One important and subtle nuance here is that for the q(x) vs p(x) check to be sound, we need to randomly sample positions from D, but the checker only has at least \frac{1}{4} of D, and so will generally not be able to successfully provide p(x) responses for the challenges in the proving process. There are two solutions here.
First, the checker node can masquerade as a client and ask the network for samples; the attacker publishing D would have to provide the desired values in D to convince the “client” that the block is available.
Second, we can require the checker to have a larger fraction of D, eg. at least \frac{1}{2}, and then prove a probabilistic claim: q(x) matches p(x) on at least 40% of the sampled claims. Making this proof would require hundreds of queries for statistical soundness reasons, but the proof is already \sqrt{|D|} sized so this would not make it that much bigger; also, a Bayesian verification scheme can be used that automatically terminates earlier if a checker successfully answers more queries, which would happen in the usual case where they have much more than 50% of the data. A valid D would not match an invalid q(x) on more than 25% of positions, so a malicious checker would not be able to generate a fraud proof for valid data.
FAQ
- Why make I(x) from a \sqrt{|D|} sized set of evaluations, why not check a single point? Answer: because we are not guaranteed to have the attacker’s provided value at any specific single point, but by checking the middle leaves we are guaranteed to have the attacker provide a hash of the set of values within each \sqrt{|D|} sized range, so we can prove against that. Also note that concretely in the eth2 implementation, “chunk roots” already are these sub-roots.
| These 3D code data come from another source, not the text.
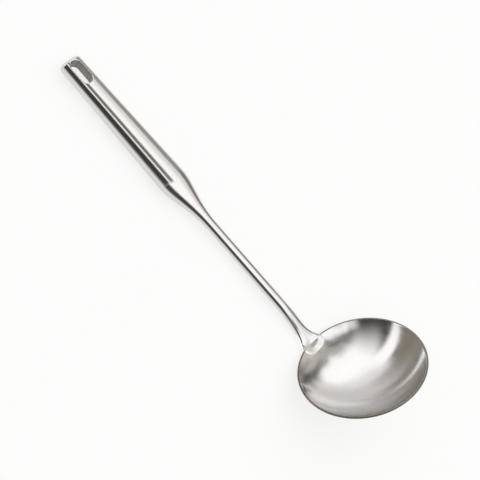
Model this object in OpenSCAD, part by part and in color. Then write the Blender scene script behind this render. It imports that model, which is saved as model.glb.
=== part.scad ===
// One-piece steel ladle, lying as it comes to rest on a level table.
// A round shallow bowl runs into a flared neck, a slim shank and a thick grip
// that ends in a slotted hanging hole.  All of it is one solid.
// Millimetres, Z up, table at Z = 0.  X runs along the handle, the bowl at -X.
//
// Two working frames are used below.
// Bowl frame: origin at the centre of the rim, Z out of the bowl's mouth,
// X towards the handle.
// Axis frame: X is the distance s along the handle's straight axis, measured
// from the point where that axis meets the plane of the rim, and Z is the
// height u above the axis.

/* [Bowl] */
// outside diameter of the rim
rim_diameter = 100; // [85:1:120]
// slope of the bowl's wall at the rim, in degrees to the plane of the rim
wall_slope = 46; // [42:0.5:48]
// thickness of the bowl's sheet, and of its rounded rim
sheet = 1.8; // [1.4:0.1:2.4]

/* [Neck] */
// full width of the neck where it spreads onto the rim
neck_width = 21.4; // [17:0.2:25]
// thickness of the neck at the rim
neck_thickness = 3.6; // [2.6:0.1:4.6]
// distance along the axis from the rim's plane to where the shank is straight
neck_length = 46; // [38:1:54]
// how far the neck hangs below the handle's axis
neck_drop = 4.4; // [3.8:0.1:5]
// how suddenly the neck spreads near the rim
neck_flare = 5.5; // [3:0.5:7]
// length of the rounded tongue that runs on inside the rim
tongue_length = 8; // [6:0.5:10]

/* [Shank] */
// angle between the handle's axis and the plane of the rim
handle_rise = 50; // [46:0.5:54]
// distance from the rim's outer edge in to the handle's axis
axis_inset = 5.5; // [5:0.1:6]
// full width of the shank
shank_width = 9; // [8:0.1:11]
// full thickness of the shank
shank_thickness = 7.2; // [6:0.1:8.5]

/* [Grip] */
// length of the handle's axis from the plane of the rim to the grip's end
handle_length = 296; // [250:0.5:330]
// full width of the grip where it is widest
grip_width = 24.4; // [20:0.2:28]
// full thickness of the grip where it is thickest
grip_thickness = 15; // [12:0.5:18]
// full width of the grip at its end
end_width = 19; // [16:0.5:22]
// full thickness of the grip at its end
end_thickness = 12; // [9:0.5:14]
// distance from the grip's end to where the shoulder is fully wide
grip_length = 122.5; // [100:1:140]
// length of the shoulder between shank and grip
shoulder_length = 52; // [30:1:60]
// how far the shoulder's curve leans towards the grip
shoulder_lean = 1.35; // [1:0.05:1.6]
// rounding of the edge round the grip's end
end_round = 2.4; // [1:0.1:3]
// how far the middle of the end face stands out
end_crown = 0.5; // [0.2:0.1:1.5]

/* [Hanging slot] */
// full length of the slot
slot_length = 21.2; // [16:0.2:26]
// width of the slot
slot_width = 9.4; // [6:0.2:11]
// metal left between the slot and the grip's end
slot_margin = 3.4; // [3.2:0.1:8]

/* [Hidden] */
$fn = 96;
// radii of the bowl's mid surface, inner face and outer face
round_r = sheet / 2;
mid_rim_r = rim_diameter / 2 - round_r;
mid_r = mid_rim_r / sin(wall_slope);
inner_r = mid_r - sheet / 2;
outer_r = mid_r + sheet / 2;
// height of the bowl's sphere centre above the plane of the rim
ball_z = mid_r * cos(wall_slope);
// where the handle's axis meets the plane of the rim, in the bowl frame
axis_x = rim_diameter / 2 - axis_inset;
// the sphere's centre and the mid line of the rim, in the axis frame
ball_s = -axis_x * cos(handle_rise) + ball_z * sin(handle_rise);
ball_u = axis_x * sin(handle_rise) + ball_z * cos(handle_rise);
rim_s = (mid_rim_r - axis_x) * cos(handle_rise);
rim_u = -(mid_rim_r - axis_x) * sin(handle_rise);
// where the neck's loft starts, buried in the bowl's wall
start_s = rim_s - tongue_length;

// smooth step from 0 to 1
function ease(t) = let (c = min(max(t, 0), 1)) c * c * (3 - 2 * c);
// share of the neck's change left at s, 1 at the rim and 0 at the shank
function neck_left(s) = min(max((neck_length - s) / (neck_length - rim_s), 0), 1);
// share of the shoulder passed at s
function shoulder(s) =
    let (t = (s - (handle_length - grip_length - shoulder_length)) / shoulder_length)
    ease(pow(min(max(t, 0), 1), shoulder_lean));
// size of the grip along its taper
function taper(s, big, small) =
    let (t = (s - (handle_length - grip_length)) / grip_length)
    big + (small - big) * max(t, 0);
// inset of the grip's rounded end edge at s
function end_inset(s) =
    let (d = max(s - (handle_length - end_crown - end_round), 0))
    end_round - sqrt(max(end_round * end_round - d * d, 0));
// share of the tongue's length passed at s, 0 at the rim and 1 at its buried end
function tongue(s) = min(max((rim_s - s) / tongue_length, 0), 1);

// height of a sphere of radius r round the bowl's centre, on its low side, at s
function ball(r, s) = ball_u - sqrt(r * r - (s - ball_s) * (s - ball_s));
// how much the bowl's curve lifts the neck's edges at y
function sag(s, y) = y * y / (2 * mid_r) * pow(neck_left(s), 3);

// half width of the handle at s
function half_width(s) =
    s < rim_s
    ? neck_width / 2 * sqrt(1 - pow(tongue(s) / 1.1, 2.4))
    : shank_width / 2
      + (neck_width - shank_width) / 2 * pow(neck_left(s), neck_flare)
      + (taper(s, grip_width, end_width) - shank_width) / 2 * shoulder(s)
      - end_inset(s);
// half thickness of the handle at s
function half_thickness(s) =
    s < rim_s
    ? let (v = tongue(s)) neck_thickness / 2 * (1 - v * v) + (sheet / 2 - 0.4) * v * v
    : neck_thickness / 2
      + (shank_thickness - neck_thickness) / 2 * ease(pow(1 - neck_left(s), 0.8))
      + (taper(s, grip_thickness, end_thickness) - shank_thickness) / 2 * shoulder(s)
      - end_inset(s);
// height of the section's middle at s: in the bowl's wall, along the wall's own
// slope at first, then up to the handle's axis
function level(s) =
    s < rim_s
    ? ball(mid_r, s)
    : let (low = 2 * tongue_length / 3,
           near = ease((s - rim_s) / (low - rim_s + 3)),
           far = ease(pow(min(max((s - low) / (neck_length - low), 0), 1), 0.9)))
      rim_u - (neck_drop + rim_u) * near + neck_drop * far;
// fullness of the section, 2 is an ellipse and more is squarer
function fullness(s) = 2.2 + 0.4 * shoulder(s) + 1.2 * pow(neck_left(s), 2);

// stations along the handle, close where the shape changes fast
grip_start = handle_length - grip_length;
shoulder_start = grip_start - shoulder_length;
edge_start = handle_length - end_crown - end_round;
stations = concat(
    [for (k = [0 : 11]) start_s + (rim_s - start_s) * k / 12],
    [for (k = [0 : 23]) rim_s + (neck_length - rim_s) * k / 24],
    [for (k = [0 : 4]) neck_length + (shoulder_start - neck_length) * k / 5],
    [for (k = [0 : 19]) shoulder_start + shoulder_length * k / 20],
    [for (k = [0 : 7]) grip_start + (edge_start - grip_start) * k / 8],
    [for (k = [0 : 5]) edge_start + end_round * sin(90 * k / 6)]);
section_points = 36;

// point k of the section at s
function sign_pow(v, p) = sign(v) * pow(abs(v), p);
function section_point(s, k) =
    let (q = 360 * k / section_points, p = 2 / fullness(s),
         y = half_width(s) * sign_pow(cos(q), p),
         u = level(s) + half_thickness(s) * sign_pow(sin(q), p))
    [s, y, u + sag(s, y)];
// ring k of the crowned end face
function crown_point(j, k) =
    let (s = handle_length - end_crown, z = 1 - j / 3,
         p = section_point(s - 0.0001, k))
    [s + end_crown * (1 - z * z), p[1] * z, p[2] * z];

// the loft through all the sections, closed at both ends
module handle() {
    n = section_points;
    last = len(stations) + 2;
    rings = concat(
        [for (s = stations) for (k = [0 : n - 1]) section_point(s, k)],
        [for (j = [0 : 2]) for (k = [0 : n - 1]) crown_point(j, k)],
        [[handle_length, 0, 0]]);
    faces = concat(
        [[for (k = [0 : n - 1]) k]],
        [for (j = [0 : last - 1]) for (k = [0 : n - 1])
            [j * n + k, (j + 1) * n + k, (j + 1) * n + (k + 1) % n]],
        [for (j = [0 : last - 1]) for (k = [0 : n - 1])
            [j * n + k, (j + 1) * n + (k + 1) % n, j * n + (k + 1) % n]],
        [for (k = [0 : n - 1]) [last * n + k, (last + 1) * n, last * n + (k + 1) % n]]);
    polyhedron(rings, faces, convexity = 6);
}

// the slot through the grip's end, drawn along u
module hanging_slot() {
    far = handle_length - slot_margin - slot_width / 2;
    near = handle_length - slot_margin - slot_length + slot_width / 2;
    for (s = [near, far])
        translate([s, 0, 0]) cylinder(d = slot_width, h = 2 * grip_thickness, center = true);
    translate([(near + far) / 2, 0, 0])
        cube([far - near, slot_width, 2 * grip_thickness], center = true);
}

// the spun bowl in its own frame: a spherical shell cut square at the rim,
// and the rim's rounded edge
module bowl() {
    cut = 2 * ball_z;
    translate([0, 0, ball_z]) intersection() {
        difference() {
            sphere(r = outer_r);
            sphere(r = inner_r);
        }
        translate([0, 0, -cut])
            cylinder(h = cut, r1 = cut * tan(wall_slope), r2 = 0);
    }
    rotate_extrude() translate([mid_rim_r, 0]) circle(r = round_r);
}

// the ladle in its axis frame
module ladle_along_axis() {
    difference() {
        union() {
            rotate([0, handle_rise, 0]) translate([-axis_x, 0, 0]) bowl();
            handle();
        }
        hanging_slot();
    }
}

// The ladle lies on the underside of its neck and the underside of its grip.
// The turn about Y brings both to one level, and the shifts put the table at
// Z = 0 and the middle of the length at X = 0.
function underside(s) = level(s) - half_thickness(s);
function height_at(s, turn) = underside(s) * cos(turn) - s * sin(turn);
low_neck = [for (s = stations) if (s >= rim_s && s < neck_length) s];
low_grip = [for (s = stations) if (s > handle_length / 2) s];
// lowest point of a stretch at a turn, and the turn found by repeated correction
function lowest(list, turn) = min([for (s = list) height_at(s, turn)]);
function settle(turn, n) =
    n == 0 ? turn
    : settle(turn + atan((lowest(low_grip, turn) - lowest(low_neck, turn))
                         / (grip_start - neck_length / 2)), n - 1);
rest_turn = settle(0, 12);
lift = -min(lowest(low_neck, rest_turn), lowest(low_grip, rest_turn));
bowl_turn = handle_rise + rest_turn;
ball_x = ball_s * cos(rest_turn) + ball_u * sin(rest_turn);
rim_x = -axis_x * cos(handle_rise) * cos(rest_turn)
    + axis_x * sin(handle_rise) * sin(rest_turn);
front_x = 90 - bowl_turn < wall_slope
    ? ball_x - outer_r
    : rim_x - mid_rim_r * cos(bowl_turn) - round_r;
back_x = max([for (j = [0 : 2]) for (k = [0 : section_points - 1])
    let (p = crown_point(j, k)) p[0] * cos(rest_turn) + p[2] * sin(rest_turn)]);

// the whole ladle at rest on the table
module ladle() {
    color("lightgray")
        translate([-(front_x + back_x) / 2, 0, lift])
            rotate([0, rest_turn, 0])
                ladle_along_axis();
}

ladle();
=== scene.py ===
"""One-piece steel ladle lying at rest on a white table.

The ladle is a single skin of stainless steel: a spun bowl, a flared neck that runs
into the bowl's wall as a rounded tongue, a slim shank and a thick grip with a slotted
hanging hole.  Sizes are in millimetres in the ladle's own frames and become metres
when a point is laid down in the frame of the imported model.

Bowl frame: origin at the centre of the rim, z out of the mouth, x to the handle.
Axis frame: s runs along the handle's axis from where that axis meets the plane of the
rim, y is sideways and u is the height above the axis.
"""

import logging
import math
from dataclasses import dataclass, field
from enum import Enum
from functools import cached_property, partial

import bpy
import numpy as np
from mathutils import Matrix, Vector


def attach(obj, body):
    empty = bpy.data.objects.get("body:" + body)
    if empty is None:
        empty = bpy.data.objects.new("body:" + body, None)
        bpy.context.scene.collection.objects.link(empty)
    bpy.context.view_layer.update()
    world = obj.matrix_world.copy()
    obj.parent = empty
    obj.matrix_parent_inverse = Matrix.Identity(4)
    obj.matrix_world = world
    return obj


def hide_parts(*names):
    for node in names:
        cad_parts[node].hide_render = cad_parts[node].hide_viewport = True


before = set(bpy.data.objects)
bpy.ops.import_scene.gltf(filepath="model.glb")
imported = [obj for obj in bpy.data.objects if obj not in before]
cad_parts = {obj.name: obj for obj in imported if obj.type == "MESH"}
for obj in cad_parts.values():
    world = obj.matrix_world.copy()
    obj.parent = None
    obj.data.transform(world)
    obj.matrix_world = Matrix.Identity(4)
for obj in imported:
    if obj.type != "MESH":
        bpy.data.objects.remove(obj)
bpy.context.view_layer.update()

LOG = logging.getLogger("ladle")
MM = 0.001
CM = 0.01
NEAR_HANDLE = 0.9  # cosine of the azimuth within which the tongue lies in the bowl

Array = np.ndarray
Pair = tuple[float, float]
Triple = tuple[float, float, float]
Material = bpy.types.Material
Node = bpy.types.Node
Socket = bpy.types.NodeSocket
Input = float | tuple | Socket


class Region(Enum):
    """Parts of the skin that take a material of their own, by material place; the slot's
    wall and the rim are steel painted dark as shade.
    """

    BODY = 0
    SLOT_WALL = 1
    RIM = 2


def passed(s: Array, start: float, stop: float) -> Array:
    """Share of the way from start to stop that is passed at s, from 0 to 1."""
    return np.clip((s - start) / (stop - start), 0.0, 1.0)


def ease(share: Array) -> Array:
    """Smooth step over shares from 0 to 1, level at both ends."""
    held = np.clip(share, 0.0, 1.0)
    return held * held * (3.0 - 2.0 * held)


def filled_max(first: Array, second: Array, fill: float) -> Array:
    """Larger of two heights, rounded where they differ by less than the fill."""
    near = np.maximum(fill - np.abs(first - second), 0.0) / fill
    return np.maximum(first, second) + near * near * fill / 4.0


def sign_power(values: Array, power: float | Array) -> Array:
    """Power of the size of each value, with the value's own sign."""
    return np.sign(values) * np.abs(values) ** power


def quads(numbers: Array) -> Array:
    """Corners of the quads between the rows and columns of a grid of point numbers."""
    return np.stack([numbers[:-1, :-1], numbers[:-1, 1:], numbers[1:, 1:],
                     numbers[1:, :-1]], -1).reshape(-1, 4)


def joined(*places: Array | float) -> Array:
    """Grid of points from their places along each axis."""
    return np.stack(np.broadcast_arrays(*places), -1)


def closed(grid: Array) -> Array:
    """Grid of point numbers whose first column is also its last."""
    return np.column_stack([grid, grid[:, 0]])


def pitch(points: Array, degrees: float) -> Array:
    """Turns points about the sideways axis, with z towards x.

    Args:
        points: Array of (x, y, z).
        degrees: Angle of the turn.

    Returns:
        Array of the same shape.
    """
    turn = math.radians(degrees)
    x, y, z = np.moveaxis(points, -1, 0)
    return joined(x * math.cos(turn) + z * math.sin(turn), y,
                  z * math.cos(turn) - x * math.sin(turn))


def between(first: float, last: float, rows: int) -> Array:
    """Column of even steps between two ends, without the ends themselves."""
    return np.linspace(first, last, rows + 1)[1:-1, None]


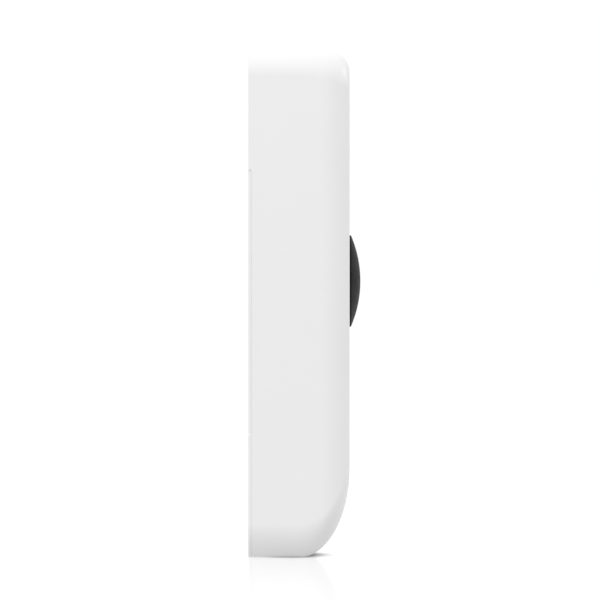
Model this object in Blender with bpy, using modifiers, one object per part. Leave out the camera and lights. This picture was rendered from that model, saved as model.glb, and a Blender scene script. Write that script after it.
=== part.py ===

- Why is this better than the 2D erasure code scheme? Because the number of checks clients need to make is smaller, and the complexity is more encapsulated; fraud proof generation and verification is complex but it is a self-contained pure function, and otherwise the data is just a simple single-dimensional Merkle root. Also it is more compatible with upgrading to STARK-based Merkle roots in the future.